The interesting thing is that the people who first discover and then subsequently transmit those memes are like a group of neo-evangelists. These new digital information evangelists delight in both the technology and in the information that they transmit and they want their friends and neighbours to find out. OK, so first we have to get past the hoax emails that have been circling the globe for the last 10 years.
We start then to see the emergence of the front line information. Information that governments want to keep under control. That many would have us believe fit into the realm of conspiracy theory. This is the place where social and political realities for this century are being forged.
This is why the global warming debate is now on the front pages and prime ministers are scrambling. Because this is where scientists have the ability to connect people with the truth. Sure, there are still huge budgets set aside by those corporations whose care about the current quarter is greater than their honesty about their policies – and these enable disinformation to flow. But there is a growing tide of rational, commited, networked individuals that are starting to act with a real hive mentality.
It is this that is going to re-shape our world. And hopefully it will not be a day late and a dollar short.

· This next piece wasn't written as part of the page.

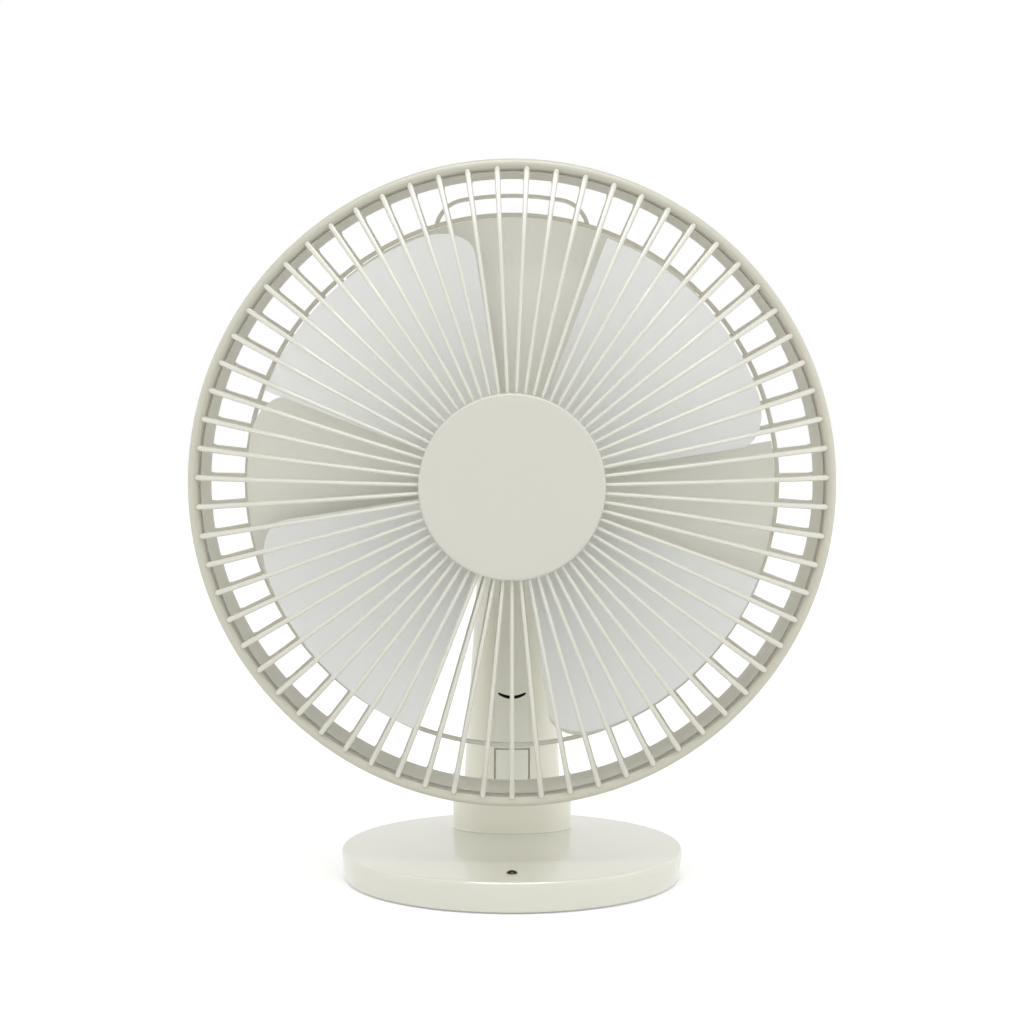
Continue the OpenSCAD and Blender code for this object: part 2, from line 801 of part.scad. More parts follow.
// A slab that follows the column's front face, from depth d0 to d1 behind it
module face_slab(w, low_z, high_z, d0, d1) {
    hull()
        for (z = [low_z, high_z - eps])
            translate([-w / 2, column_face_y(z) + d0, z]) cube([w, d1 - d0, eps]);
}

module column_shell() {
    difference() {
        union() {
            column_body(base_top_z, shoulder_z, 0);
            translate([-knuckle_w / 2, column_y - neck_d / 2, shoulder_z - 1])
                cube([knuckle_w, neck_d, axis_h - shoulder_z + 1]);
            on_bolt() translate([0, 0, -knuckle_w / 2]) cylinder(r = knuckle_r, h = knuckle_w);
        }
        column_body(cavity_low_z, cavity_top_z, column_wall);
        on_bolt() translate([0, 0, -knuckle_w / 2 - eps])
            cylinder(r = bush_r + 0.01, h = knuckle_w + 2 * eps);
        translate([0, column_y, base_top_z - eps])
            cylinder(r = lead_hole_r, h = shoulder_z + 3 - base_top_z);
    }
}

module front_half() {
    translate([-50, column_y - 50, 0]) cube([100, 50, axis_h + 50]);
}

// Screw bosses of the column, cut to its outline
module column_bosses() {
    intersection() {
        column_body(base_top_z, shoulder_z, column_wall / 2);
        for (x = [-column_screw_x, column_screw_x], z = column_screw_z)
            translate([x, column_y - 20, z]) rotate([-90, 0, 0]) cylinder(r = column_boss_r, h = 40);
    }
}

// Back face of the column at height z
function column_back_y(z) = 2 * column_y - column_face_y(z);

module column_front() {
    color(off_white) difference() {
        intersection() {
            union() {
                column_shell();
                column_bosses();
            }
            front_half();
        }
        face_slab(strip_w + 2 * seam, strip_low_z - seam, strip_high_z + seam, -1, strip_t + 0.05);
        for (x = [-foot_screw_x, foot_screw_x])
            translate([x, foot_screw_y, base_top_z - eps])
                cylinder(r = screw_r, h = foot_screw_l + 0.5);
        for (x = [-column_screw_x, column_screw_x], z = column_screw_z)
            translate([x, column_y + eps, z]) rotate([90, 0, 0])
                cylinder(r = screw_r, h = column_screw_bite + 0.5);
    }
}

module column_back() {
    color(off_white) difference() {
        union() {
            column_shell();
            column_bosses();
        }
        front_half();
        for (x = [-column_screw_x, column_screw_x], z = column_screw_z)
            translate([x, column_y - eps, z]) rotate([-90, 0, 0]) {
                cylinder(r = screw_r + fit_gap, h = column_foot_d);
                translate([0, 0, column_back_y(z) - column_y - column_screw_seat])
                    cylinder(r = screw_head_r + fit_gap, h = column_foot_d);
            }
    }
}

module column_screws() {
    color(steel)
        for (x = [-column_screw_x, column_screw_x], z = column_screw_z) {
            seat = column_back_y(z) - column_screw_seat;
            translate([x, seat, z]) rotate([-90, 0, 0])
                screw(screw_r - 0.02, screw_head_r, screw_head_t,
                    seat - column_y + column_screw_bite);
        }
}

module column_strip() {
    color(strip_grey) difference() {
        face_slab(strip_w, latch_top_z + seam, strip_high_z, 0, strip_t);
        translate([0, column_face_y(slot_z) + 5, slot_z + slot_r]) rotate([90, 0, 0])
            intersection() {
                tube(slot_r + slot_w / 2, slot_r - slot_w / 2, 10);
                translate([-slot_half, -slot_r - slot_w, -1]) cube([2 * slot_half, slot_r, 12]);
            }
    }
}

module strip_latch() {
    color(strip_grey) face_slab(strip_w, strip_low_z, latch_top_z, 0, strip_t);
}

module column_lead() {
    color([0.25, 0.25, 0.26]) translate([0, column_y, board_top_z])
        cylinder(r = lead_r, h = shoulder_z + 2.5 - board_top_z);
}

module collar() {
    color(off_white) translate([0, column_y, base_top_z]) linear_extrude(height = collar_h)
        difference() {
            oval(collar_w, collar_d);
            oval(column_foot_w + 2 * fit_gap, column_foot_d + 2 * fit_gap);
        }
}

module foot_screws() {
    color(steel)
        for (x = [-foot_screw_x, foot_screw_x])
            translate([x, foot_screw_y, plate_under_z]) rotate([180, 0, 0])
                screw(screw_r - 0.02, screw_head_r, screw_head_t, foot_screw_l + base_wall);
}

module base_shell() {
    side_r = base_r - 0.4;
    low_r = base_r - 1.3;
    difference() {
        rotate_extrude() polygon([
            [0, base_top_z], [side_r - 0.5, base_top_z], [base_r - 0.15, base_top_z - 0.3],
            [base_r, base_top_z - 0.8], [base_r, base_top_z - 1.3], [side_r, base_top_z - 1.7],
            [low_r, foot_h + 1.2], [low_r - 0.3, foot_h + 0.4], [low_r - 0.9, foot_h], [0, foot_h]
        ]);
        translate([0, 0, foot_h - eps]) cylinder(r = base_in_r, h = base_h - base_wall + eps);
    }
}

module on_base_screws() {
    for (a = base_screw_angles)
        rotate(a) translate([base_screw_ring, 0, 0]) children();
}

module on_feet() {
    for (a = [45:90:315])
        rotate(a) translate([foot_ring, 0, 0]) children();
}

module base_top() {
    color(off_white) difference() {
        union() {
            base_shell();
            on_base_screws() translate([0, 0, cover_top_z])
                cylinder(r = base_boss_r, h = plate_under_z - cover_top_z + eps);
        }
        on_base_screws() translate([0, 0, cover_top_z - eps]) cylinder(r = screw_r, h = 4);
        translate([0, -lamp_y, 0]) cylinder(r = lamp_r + fit_gap / 3, h = base_top_z + 1);
        translate([0, column_y, 0]) cylinder(r = lead_hole_r, h = base_top_z + 1);
        for (x = [-foot_screw_x, foot_screw_x])
            translate([x, foot_screw_y, 0]) cylinder(r = screw_r + fit_gap, h = base_top_z + 1);
        translate([-inlet_w / 2 - fit_gap, base_r - 8, board_top_z - eps])
            cube([inlet_w + 2 * fit_gap, 10, inlet_h + fit_gap + eps]);
        translate([button_x, button_in_y, button_z]) rotate([-90, 0, 0])
            cylinder(r = button_r + fit_gap, h = 2 * button_l);
    }
}

module base_bottom() {
    color(off_white) difference() {
        translate([0, 0, foot_h]) cylinder(r = base_in_r - fit_gap, h = cover_t);
        on_base_screws() translate([0, 0, foot_h - eps])
            cylinder(r = screw_r + fit_gap, h = cover_t + 2 * eps);
        on_base_screws() translate([0, 0, foot_h - eps])
            cylinder(r = screw_head_r + fit_gap, h = base_screw_sink + eps);
        on_feet() translate([0, 0, foot_h - eps])
            cylinder(r = foot_r + fit_gap, h = foot_recess + eps);
    }
    color(off_white)
        for (x = [-board_half_w + 2.5, board_half_w - 2.5], y = [board_front_y + 3, board_back_y - 4])
            translate([x, y, cover_top_z - eps]) cylinder(r = 1.8, h = board_low_z - cover_top_z + eps);
}

module base_screws() {
    color(steel) on_base_screws() translate([0, 0, foot_h + base_screw_sink]) rotate([180, 0, 0])
        screw(screw_r - 0.02, screw_head_r, base_screw_sink, 4.2);
}

module rubber_feet() {
    color([0.35, 0.35, 0.35]) on_feet() cylinder(r = foot_r, h = foot_t);
}

module ballast_plate() {
    color(steel) translate([0, 0, cover_top_z]) difference() {
        cylinder(r = ballast_r, h = ballast_t);
        translate([-ballast_cut_half, ballast_cut_y, -eps])
            cube([2 * ballast_cut_half, ballast_r, ballast_t + 2 * eps]);
    }
}

module control_board() {
    color([0.16, 0.42, 0.3]) {
        difference() {
            translate([-board_half_w, board_front_y, board_low_z])
                cube([2 * board_half_w, board_back_y - board_front_y, board_t]);
            translate([board_cut_x, board_cut_y, board_low_z - eps])
                cube([board_half_w, board_half_w, board_t + 2 * eps]);
        }
        translate([ribbon_x - 3, board_front_y, board_top_z - eps])
            cube([6, 3, ballast_top_z - board_top_z + ribbon_t + 0.6]);
    }
}

module lamp_board() {
    color([0.16, 0.42, 0.3]) translate([0, -lamp_y, ballast_top_z]) {
        translate([-9, -4, 0]) cube([14, 8, lamp_board_t]);
        translate([-1.2, -1.2, lamp_board_t - eps]) cube([2.4, 2.4, lamp_chip_h]);
    }
}

module lamp_lens() {
    low = ballast_top_z + lamp_board_t + lamp_chip_h;
    color([0.12, 0.03, 0.03]) translate([0, -lamp_y, 0]) {
        translate([0, 0, low]) cylinder(r = lamp_r, h = base_top_z - 0.1 - low);
        translate([0, 0, low]) cylinder(r = lamp_r + 0.6, h = plate_under_z - low);
    }
}

module lamp_ribbon() {
    front = -lamp_y + 4;
    color([0.6, 0.6, 0.6]) translate([ribbon_x - 1.5, front, ballast_top_z])
        cube([3, board_front_y - front, ribbon_t]);
}

module power_inlet() {
    wall = 0.35;
    color(steel) translate([-inlet_w / 2, inlet_mouth_y - inlet_l, board_top_z]) difference() {
        cube([inlet_w, inlet_l, inlet_h]);
        translate([wall, 1.2, wall]) cube([inlet_w - 2 * wall, inlet_l, inlet_h - 2 * wall]);
    }
    color([0.1, 0.1, 0.1])
        translate([-inlet_w / 2 + 1.1, inlet_mouth_y - inlet_l + 1, board_top_z + inlet_h / 2 - 0.35])
            cube([inlet_w - 2.2, inlet_l - 2, 0.7]);
}

module power_button() {
    color([0.75, 0.75, 0.72]) translate([button_x, button_in_y, button_z]) rotate([-90, 0, 0]) {
        cylinder(r = button_r, h = button_out_y - button_in_y);
        cylinder(r = button_r + button_flange_w, h = button_flange_t);
    }
}

module button_switch() {
    color([0.2, 0.2, 0.2]) {
        translate([button_x - 2.5, switch_face_y - switch_l, board_top_z]) cube([5, switch_l, 2.8]);
        translate([button_x, switch_face_y - eps, button_z]) rotate([-90, 0, 0])
            cylinder(r = 0.9, h = switch_pin + eps);
    }
}

front_guard();
guard_cap();
rear_guard();
motor_housing();
housing_screws();
driver_board();
axle();
axle_circlip();
spacer_sleeve();
thrust_washers();
front_stator_core();
front_coils();
rear_stator_core();
rear_coils();
front_rotor();
front_magnet_ring();
front_bearings();
rear_rotor();
rear_magnet_ring();
rear_bearings();
tilt_bolt();
tilt_nut();
tilt_bush();
friction_washers();
column_front();
column_back();
column_screws();
column_strip();
strip_latch();
column_lead();
collar();
foot_screws();
base_top();
base_bottom();
base_screws();
rubber_feet();
ballast_plate();
control_board();
lamp_board();
lamp_lens();
lamp_ribbon();
power_inlet();
power_button();
button_switch();
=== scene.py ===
"""Desk fan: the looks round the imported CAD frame. Metres, +Z up, the fan blows towards -Y."""

import json
import math

import bpy
import bmesh
from mathutils import Matrix, Vector


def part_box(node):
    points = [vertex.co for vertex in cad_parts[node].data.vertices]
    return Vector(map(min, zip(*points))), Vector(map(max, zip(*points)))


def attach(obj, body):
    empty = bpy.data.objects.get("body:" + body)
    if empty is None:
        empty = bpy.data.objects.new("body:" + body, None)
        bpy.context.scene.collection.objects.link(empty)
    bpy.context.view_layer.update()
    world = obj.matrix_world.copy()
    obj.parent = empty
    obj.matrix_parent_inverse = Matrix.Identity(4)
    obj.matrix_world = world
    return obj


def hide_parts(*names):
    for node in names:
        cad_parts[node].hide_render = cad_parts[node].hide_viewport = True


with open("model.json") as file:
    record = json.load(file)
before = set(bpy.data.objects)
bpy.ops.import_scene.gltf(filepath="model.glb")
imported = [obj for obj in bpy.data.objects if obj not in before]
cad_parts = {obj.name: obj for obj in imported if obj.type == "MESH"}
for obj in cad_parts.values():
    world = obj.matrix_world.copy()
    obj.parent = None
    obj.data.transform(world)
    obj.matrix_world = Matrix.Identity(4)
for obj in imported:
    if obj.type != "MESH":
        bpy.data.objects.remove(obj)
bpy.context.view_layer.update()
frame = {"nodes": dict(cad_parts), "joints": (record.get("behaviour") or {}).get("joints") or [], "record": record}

MM = 0.001
TURN = 2 * math.pi


# ---------------------------------------------------------------- places from the frame

joints = {joint["name"]: joint for joint in frame["joints"]}
PIVOT = Vector(joints["head_tilt"]["pos_m"])
# From the tilt bolt forwards to the head's zero plane, and from there to the guard's rim.
HEAD_REACH = 25 * MM
RING_AHEAD = 30 * MM
BACKWARDS = Matrix.Rotation(-math.pi / 2, 4, "X")
FORWARDS = Matrix.Rotation(math.pi / 2, 4, "X")
HEAD = Matrix.Translation((0, PIVOT.y - HEAD_REACH, PIVOT.z)) @ FORWARDS
COLUMN_Y = PIVOT.y
GUARD_R = (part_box("front_guard")[1].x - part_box("front_guard")[0].x) / 2
BASE_TOP_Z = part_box("base_top")[1].z
BASE_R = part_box("base_top")[1].x


# ---------------------------------------------------------------- camera

CAMERA_DISTANCE = 549.8 * MM
CAMERA_HEIGHT = 129.1 * MM
CAMERA_FOCAL = 76
CAMERA_PITCH = math.radians(3.02)
CAMERA_Y = PIVOT.y - HEAD_REACH - RING_AHEAD - CAMERA_DISTANCE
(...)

Some of the old guard are starting to realise this. Newspapers are starting to realize the power of video in their websites. Telcos are realizing that there may be greater power in allowing people to leave the walled gardens that they have constructed. Next step is for old media barons to realize that there may be greater profitability in spreading the whole truth and nothing but, instead of treading the line of 'command and control' that they have been doing particularly for the last four or more years since 9/11.
It seems that the concept of “Information Wants To Be Free” may finally be coming to pass.